- [AVAILABLE DATA]:
——————————

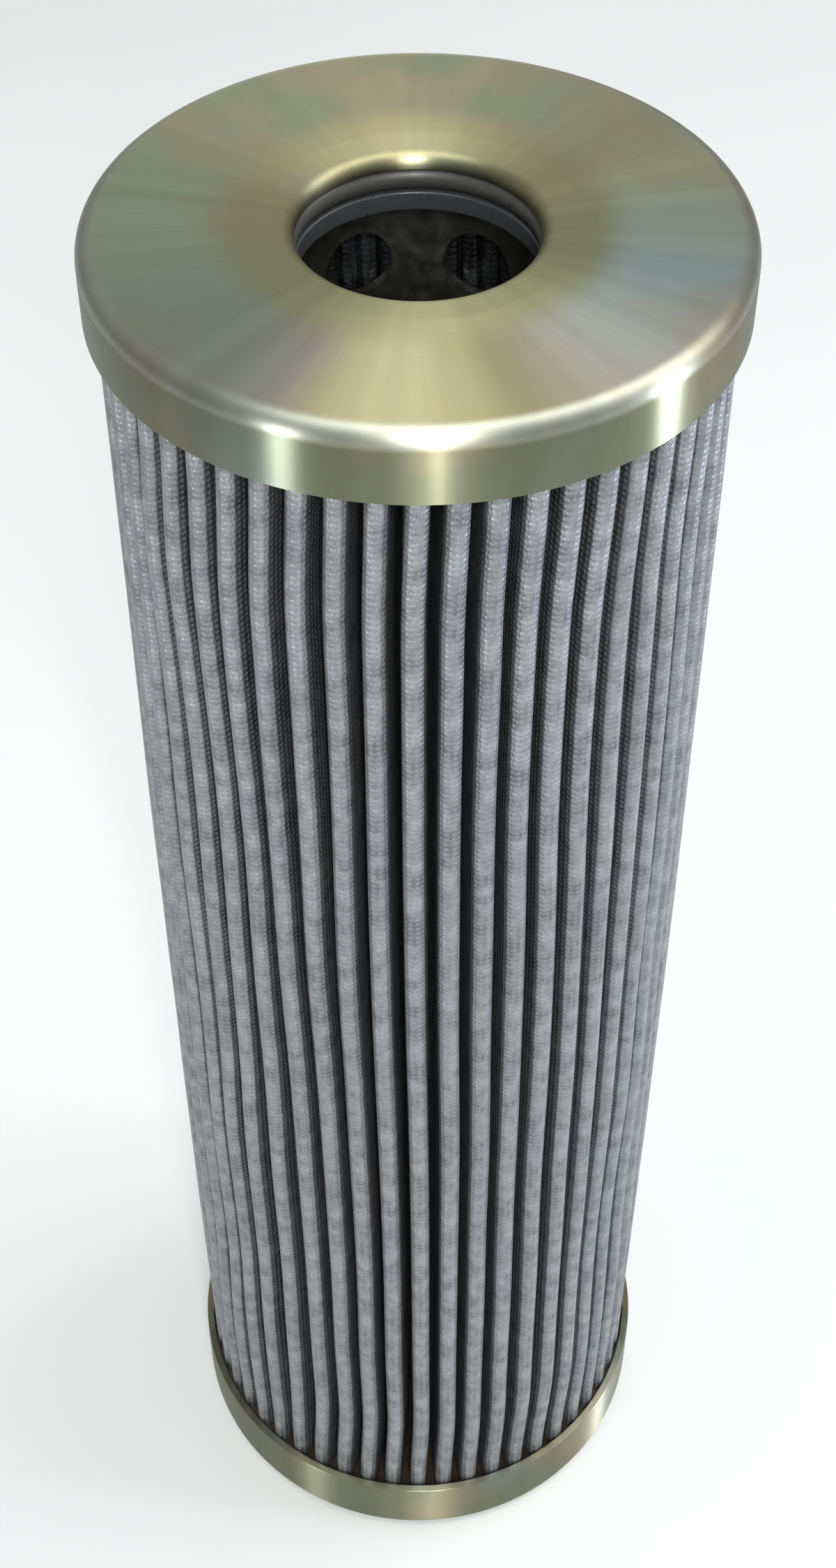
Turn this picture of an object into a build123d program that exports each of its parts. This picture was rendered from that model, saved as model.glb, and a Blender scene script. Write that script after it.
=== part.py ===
from build123d import *
import os
from math import acos, asin, atan2, cos, floor, hypot, pi, radians, sin, tan

# Pleated hydraulic filter element: two drawn steel end caps, a perforated core tube, and between
# them five sheets pleated together and bonded into both caps.
# Millimetres, +Z up along the axis, origin on the axis at the closed end's outer face.

# Whole element
overall_length = 250.0
cap_radius = 40.0

# End caps, each drawn from one sheet
cap_sheet = 1.25
cap_bend_inside = 1.0  # inside radius where plate turns into skirt
open_skirt = 9.5  # height of the open end's skirt, plate included
closed_skirt = 13.0  # height of the closed end's skirt, plate included

# Bore of the open end
bore_radius = 14.5
bore_bend_inside = 0.4  # inside radius where plate turns down into the bore
bore_lip = 0.3  # straight length below that bend
dish_slope = 4.0  # degrees, shallow cone from the core tube to the bore

# O-ring, and the ring under the bore that holds it
seal_section = 3.0
seal_stands_in = 0.2  # how far the O-ring stands inside the bore's wall
seal_play = 0.05
retainer_wall = 2.2
retainer_floor = 2.6
retainer_edge = 0.3  # rounding of the retainer's bore edges

# Core tube
core_wall = 1.2
core_fit = 0.2  # retainer in tube, on the radius
hole_radius = 4.5
holes_around = 8
hole_pitch = 14.0  # row to row
hole_margin = 5.0  # from the adhesive to the first hole's edge

# Sheets of the pleated stack
mesh_sheet = 0.22
fleece_sheet = 0.10
glass_sheet = 0.34
sheet_gap = 0.03

# Folds
tip_inside = 0.35  # inside radius of an outer fold
root_inside = 0.20  # inside radius of an inner fold
tip_facets = 6  # flats that make an outer fold's round
root_facets = 4  # flats that make an inner fold's round
root_gap = 0.10  # least room between neighbouring inner folds
core_clearance = 0.3  # core tube to inner folds
skirt_clearance = 0.25  # outer folds to cap skirt
seam_height = 2.0  # how far the seam bead reaches out from its fold's centre

# Adhesive
bond_web = 1.0  # between a cap's plate and the pleats' ends
bond_recess = 2.0  # adhesive's surface to the skirt's edge
bond_gap = 0.05

# From the bore outwards
groove_radius = bore_radius - seal_stands_in + seal_section + seal_play
retainer_outer = groove_radius + retainer_wall
core_inner = retainer_outer + core_fit
core_outer = core_inner + core_wall

# From the core side out: name and thickness of each sheet
plies = [
    ("inner_wire_mesh", mesh_sheet),
    ("downstream_fleece", fleece_sheet),
    ("glass_fibre_media", glass_sheet),
    ("upstream_fleece", fleece_sheet),
    ("outer_wire_mesh", mesh_sheet),
]
stack = sum(thickness for _, thickness in plies) + sheet_gap * (len(plies) - 1)

# Centres of the folds, and the pack between the two adhesive webs
skirt_inner = cap_radius - cap_sheet
root_outside = root_inside + stack
root_centre = core_outer + core_clearance + root_outside
tip_centre = skirt_inner - skirt_clearance - tip_inside - stack
pack_base = cap_sheet + bond_web
pack_length = overall_length - 2 * pack_base

# As many pleats as fit round the core tube, and the slant of the flanks between their folds
pleat_count = floor(pi / asin((root_outside + root_gap / 2) / root_centre))
half_pitch = pi / pleat_count
fold_along = root_centre * cos(half_pitch) - tip_centre
fold_across = root_centre * sin(half_pitch)
flank_turn = acos((tip_inside + root_outside) / hypot(fold_along, fold_across))
lean = atan2(fold_across, fold_along) - flank_turn
front = -pi / 2


def turned(corners):
    """Solid turned about Z from a half section with corners (radius, height, rounding)."""
    points = [(radius, height) for radius, height, _ in corners]
    section = make_face(Polyline(*points, close=True))
    for radius, height, rounding in corners:
        if rounding:
            corner = section.vertices().sort_by_distance((radius, height))[0]
            section = fillet(corner, rounding)
    return revolve(Plane.XZ * section, Axis.Z)


def fold_point(centre, axis, reach, turn):
    """Point at distance reach from a fold's centre, at an angle turn from the fold's axis."""
    x = centre * cos(axis) + reach * cos(axis + turn)
    y = centre * sin(axis) + reach * sin(axis + turn)
    return Vector(x, y)


def fold_arc(centre, axis, reach, start, end, facets):
    """Points of one fold's round, evenly spread from the turn start to the turn end."""
    turns = [start + (end - start) * step / facets for step in range(facets + 1)]
    return [fold_point(centre, axis, reach, turn) for turn in turns]


def fold_wire(offset):
    """Closed line through all folds, offset outwards from the stack's core side.

    Outer and inner folds keep their centres and trade radius, so all such lines are parallel."""
    tip_reach = tip_inside + offset
    root_reach = root_outside - offset
    root_turn = pi - lean + half_pitch
    points = []
    for pleat in range(pleat_count):
        axis = front + 2 * half_pitch * pleat
        points += fold_arc(tip_centre, axis, tip_reach, -lean, lean, tip_facets)
        axis += half_pitch
        points += fold_arc(root_centre, axis, root_reach, 2 * pi - root_turn, root_turn, root_facets)
    return Wire.make_polygon(points, close=True)


def pleated(inner, outer):
    """Closed pleated ring between two offsets of the stack, as long as the pack."""
    section = Face(fold_wire(outer), [fold_wire(inner)])
    return Pos(0, 0, pack_base) * extrude(section, amount=pack_length, dir=(0, 0, 1))


def seam_room():
    """Wedge over the inner fold opposite the front, where the sheets' two ends meet."""
    axis = front + half_pitch * (2 * (pleat_count // 2) + 1)
    reach = (root_centre + seam_height) / cos(half_pitch)
    ends = [fold_point(0, axis, reach, turn) for turn in (-half_pitch, half_pitch)]
    section = make_face(Polyline((0, 0), *ends, close=True))
    return extrude(section, amount=overall_length, dir=(0, 0, 1))


def pleated_sheets():
    """Each sheet of the stack in its place, open at the side seam."""
    sheets = {}
    inner = 0
    for name, thickness in plies:
        sheets[name] = pleated(inner, inner + thickness) - seam_room()
        inner += thickness + sheet_gap
    return sheets


def side_seam_bead():
    """Adhesive fold that joins the sheets' two ends along the pack."""
    return pleated(0, stack) & seam_room()


def bore_lip_corners():
    """Corners of the plate's turned-down edge: on its top and its underside, and its end."""
    slope = radians(dish_slope)
    lip_radius = bore_radius + cap_sheet
    dish_radius = retainer_outer
    under_radius = dish_radius + cap_sheet * tan(slope / 2)
    top = overall_length - (dish_radius - bore_radius) * tan(slope)
    under = overall_length - cap_sheet - (under_radius - lip_radius) * tan(slope)
    bend = bore_bend_inside + cap_sheet
    end = top - bend * tan((pi / 2 - slope) / 2) - bore_lip
    return top, under, under_radius, end


def open_end_cap():
    """Drawn cup whose plate dips to a bore and turns down into it."""
    plate = overall_length
    top, under, under_radius, lip_end = bore_lip_corners()
    return turned([
        (bore_radius, lip_end, 0),
        (bore_radius, top, bore_bend_inside + cap_sheet),
        (retainer_outer, plate, 0),
        (cap_radius, plate, cap_bend_inside + cap_sheet),
        (cap_radius, plate - open_skirt, 0),
        (skirt_inner, plate - open_skirt, 0),
        (skirt_inner, plate - cap_sheet, cap_bend_inside),
        (under_radius, plate - cap_sheet, 0),
        (bore_radius + cap_sheet, under, bore_bend_inside),
        (bore_radius + cap_sheet, lip_end, 0),
    ])


def closed_end_cap():
    """Drawn cup with a plain plate."""
    return turned([
        (0, 0, 0),
        (cap_radius, 0, cap_bend_inside + cap_sheet),
        (cap_radius, closed_skirt, 0),
        (skirt_inner, closed_skirt, 0),
        (skirt_inner, cap_sheet, cap_bend_inside),
        (0, cap_sheet, 0),
    ])


def bore_o_ring():
    """O-ring just under the bore's lip."""
    radius = seal_section / 2
    lip_end = bore_lip_corners()[-1]
    height = lip_end - seal_play - radius
    return Pos(0, 0, height) * Torus(bore_radius - seal_stands_in + radius, radius)


def seal_retainer():
    """Ring with an inward floor under the O-ring, fixed to the cap's underside."""
    top, under, under_radius, lip_end = bore_lip_corners()
    slope = radians(dish_slope)
    groove_top = overall_length - cap_sheet - (under_radius - groove_radius) * tan(slope)
    seat = lip_end - 2 * seal_play - seal_section
    return turned([
        (bore_radius, seat - retainer_floor, retainer_edge),
        (bore_radius, seat, retainer_edge),
        (groove_radius, seat, 0),
        (groove_radius, groove_top - bond_gap, 0),
        (retainer_outer, overall_length - cap_sheet - bond_gap, 0),
        (retainer_outer, seat - retainer_floor, retainer_edge),
    ])


def core_tube():
    """Tube from plate to plate with staggered rows of holes clear of the adhesive."""
    foot = cap_sheet
    length = overall_length - 2 * cap_sheet
    tube = Cylinder(core_outer, length, align=(Align.CENTER, Align.CENTER, Align.MIN))
    tube -= Cylinder(core_inner, length, align=(Align.CENTER, Align.CENTER, Align.MIN))
    tube = Pos(0, 0, foot) * tube
    low = closed_skirt - bond_recess + hole_margin + hole_radius
    high = overall_length - open_skirt + bond_recess - hole_margin - hole_radius
    rows = floor((high - low) / hole_pitch) + 1
    first = (low + high - (rows - 1) * hole_pitch) / 2
    drill = Cylinder(hole_radius, 2 * hole_radius, rotation=(0, 90, 0))
    holes = []
    for row in range(rows):
        for place in range(holes_around):
            turn = 360 / holes_around * (place + row % 2 / 2)
            lift = Pos(0, 0, first + row * hole_pitch)
            holes.append(lift * Rot(0, 0, turn) * Pos(core_outer, 0, 0) * drill)
    return tube - holes


def bond(skirt):
    """Adhesive in a cap with this skirt: a web under the pleats' ends and fins between them."""
    rim = skirt_inner - bond_gap
    surface = skirt - bond_recess
    fill = turned([
        (core_outer + bond_gap, cap_sheet, 0),
        (rim, cap_sheet, cap_bend_inside + bond_gap),
        (rim, surface, 0),
        (core_outer + bond_gap, surface, 0),
    ])
    pleats = extrude(Face(fold_wire(stack + bond_gap)), amount=skirt, dir=(0, 0, 1))
    return fill - Pos(0, 0, pack_base) * pleats


def open_end_bond():
    """The open cap's adhesive, as in a closed cap but turned over."""
    return Pos(0, 0, overall_length) * mirror(bond(open_skirt), about=Plane.XY)


parts = {
    "open_end_cap": open_end_cap(),
    "closed_end_cap": closed_end_cap(),
    "bore_o_ring": bore_o_ring(),
    "seal_retainer": seal_retainer(),
    "core_tube": core_tube(),
    "side_seam_bead": side_seam_bead(),
    "open_end_adhesive": open_end_bond(),
    "closed_end_adhesive": bond(closed_skirt),
}
parts.update(pleated_sheets())

os.makedirs("parts", exist_ok=True)
for name, part in parts.items():
    part.label = name
    export_step(part, f"parts/{name}.step")
print("pleats", pleat_count, "stack", round(stack, 2), "flank slant", round(lean * 180 / pi, 1))
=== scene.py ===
import bmesh
import bpy
import numpy as np
from math import acos, atan2, cos, hypot, pi, radians, sin, tan
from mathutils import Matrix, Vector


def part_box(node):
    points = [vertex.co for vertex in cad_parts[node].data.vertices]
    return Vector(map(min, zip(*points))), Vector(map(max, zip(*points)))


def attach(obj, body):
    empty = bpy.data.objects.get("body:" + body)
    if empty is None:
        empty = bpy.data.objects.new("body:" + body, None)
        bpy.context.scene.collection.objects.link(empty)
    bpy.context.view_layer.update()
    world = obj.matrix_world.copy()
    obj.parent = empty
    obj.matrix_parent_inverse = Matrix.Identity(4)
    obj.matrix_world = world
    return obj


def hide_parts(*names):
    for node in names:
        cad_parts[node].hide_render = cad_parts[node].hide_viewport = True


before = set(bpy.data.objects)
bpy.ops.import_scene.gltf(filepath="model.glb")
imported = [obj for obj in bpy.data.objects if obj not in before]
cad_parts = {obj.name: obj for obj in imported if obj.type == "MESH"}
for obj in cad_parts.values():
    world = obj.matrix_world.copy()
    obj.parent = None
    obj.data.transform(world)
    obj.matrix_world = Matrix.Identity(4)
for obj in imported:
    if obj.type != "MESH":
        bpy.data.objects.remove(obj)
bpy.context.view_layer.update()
mm = 0.001
print("frame loaded")

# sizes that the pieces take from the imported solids, in millimetres
capLow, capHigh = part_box("open_end_cap")
capRadius = capHigh.x / mm
wholeHeight = capHigh.z / mm
openSkirt = (capHigh.z - capLow.z) / mm
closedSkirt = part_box("closed_end_cap")[1].z / mm
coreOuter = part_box("core_tube")[1].x / mm
packLow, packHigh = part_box("outer_wire_mesh")
packBase, packTop, packRadius = packLow.z / mm, packHigh.z / mm, -packLow.y / mm


def linearColour(hexValue):
    # sRGB hex to linear: c / 12.92 below 0.04045, else ((c + 0.055) / 1.055) ^ 2.4
    channels = np.array([int(hexValue[i:i + 2], 16) for i in (1, 3, 5)]) / 255
    linear = np.where(channels <= 0.04045, channels / 12.92, ((channels + 0.055) / 1.055) ** 2.4)
    return (*linear.tolist(), 1.0)


def addNode(tree, kind, inputs=None, **settings):
    # one node: settings are its own properties, inputs are sockets by name or number, and a
    # (node, output) pair or a node makes a link
    node = tree.nodes.new(kind)
    for key, value in settings.items():
        setattr(node, key, value)
    for key, value in (inputs or {}).items():
        if isinstance(value, bpy.types.Node):
            tree.links.new(value.outputs[0], node.inputs[key])
        elif isinstance(value, tuple) and isinstance(value[0], bpy.types.Node):
            tree.links.new(value[0].outputs[value[1]], node.inputs[key])
        else:
            node.inputs[key].default_value = value
    return node


def newMaterial(name):
    # an empty material with its output, ready for a shader
    material = bpy.data.materials.new(name)
    material.use_nodes = True
    tree = material.node_tree
    tree.nodes.clear()
    return material, tree, addNode(tree, "ShaderNodeOutputMaterial")


def putMesh(name, points, faces, cornerUv, material, stands, sharpAngle=35, weld=False):
    # points (n, 3) in metres, faces (m, 4) of point numbers, cornerUv (m, 4, 2) in metres;
    # faces are turned round if the volume they enclose is negative, and weld closes poles
    triangles = np.concatenate([faces[:, [0, 1, 2]], faces[:, [0, 2, 3]]])
    a, b, c = (points[triangles[:, i]] for i in range(3))
    if np.einsum("ij,ij->i", a, np.cross(b, c)).sum() < 0:
        faces, cornerUv = faces[:, ::-1], cornerUv[:, ::-1]
    mesh = bpy.data.meshes.new(name)
    mesh.vertices.add(len(points))
    mesh.vertices.foreach_set("co", points.astype(np.float32).ravel())
    mesh.loops.add(faces.size)
    mesh.loops.foreach_set("vertex_index", faces.astype(np.int32).ravel())
    mesh.polygons.add(len(faces))
    mesh.polygons.foreach_set("loop_start", np.arange(0, faces.size, 4, dtype=np.int32))
    layer = mesh.uv_layers.new(name="surface")
    layer.data.foreach_set("uv", cornerUv.astype(np.float32).ravel())
    mesh.update(calc_edges=True)
    if weld:
        shell = bmesh.new()
        shell.from_mesh(mesh)
        bmesh.ops.remove_doubles(shell, verts=shell.verts, dist=1e-7)
        shell.to_mesh(mesh)
        shell.free()
    mesh.validate()
    mesh.polygons.foreach_set("use_smooth", np.ones(len(mesh.polygons), bool))
    mesh.set_sharp_from_angle(angle=radians(sharpAngle))
    mesh.materials.append(material)
    piece = bpy.data.objects.new(name, mesh)
    bpy.context.scene.collection.objects.link(piece)
    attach(piece, "root")
    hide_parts(stands)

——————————

- [PROBLEM STATEMENT]: Retype precisely, and only, the span of lines that opens at the line containing "for name, part" and closes at the line containing "obj.parent = empty", both inclusive.

- [WORKED SOLUTION]:
for name, part in parts.items():
    part.label = name
    export_step(part, f"parts/{name}.step")
print("pleats", pleat_count, "stack", round(stack, 2), "flank slant", round(lean * 180 / pi, 1))
=== scene.py ===
import bmesh
import bpy
import numpy as np
from math import acos, atan2, cos, hypot, pi, radians, sin, tan
from mathutils import Matrix, Vector


def part_box(node):
    points = [vertex.co for vertex in cad_parts[node].data.vertices]
    return Vector(map(min, zip(*points))), Vector(map(max, zip(*points)))


def attach(obj, body):
    empty = bpy.data.objects.get("body:" + body)
    if empty is None:
        empty = bpy.data.objects.new("body:" + body, None)
        bpy.context.scene.collection.objects.link(empty)
    bpy.context.view_layer.update()
    world = obj.matrix_world.copy()
    obj.parent = empty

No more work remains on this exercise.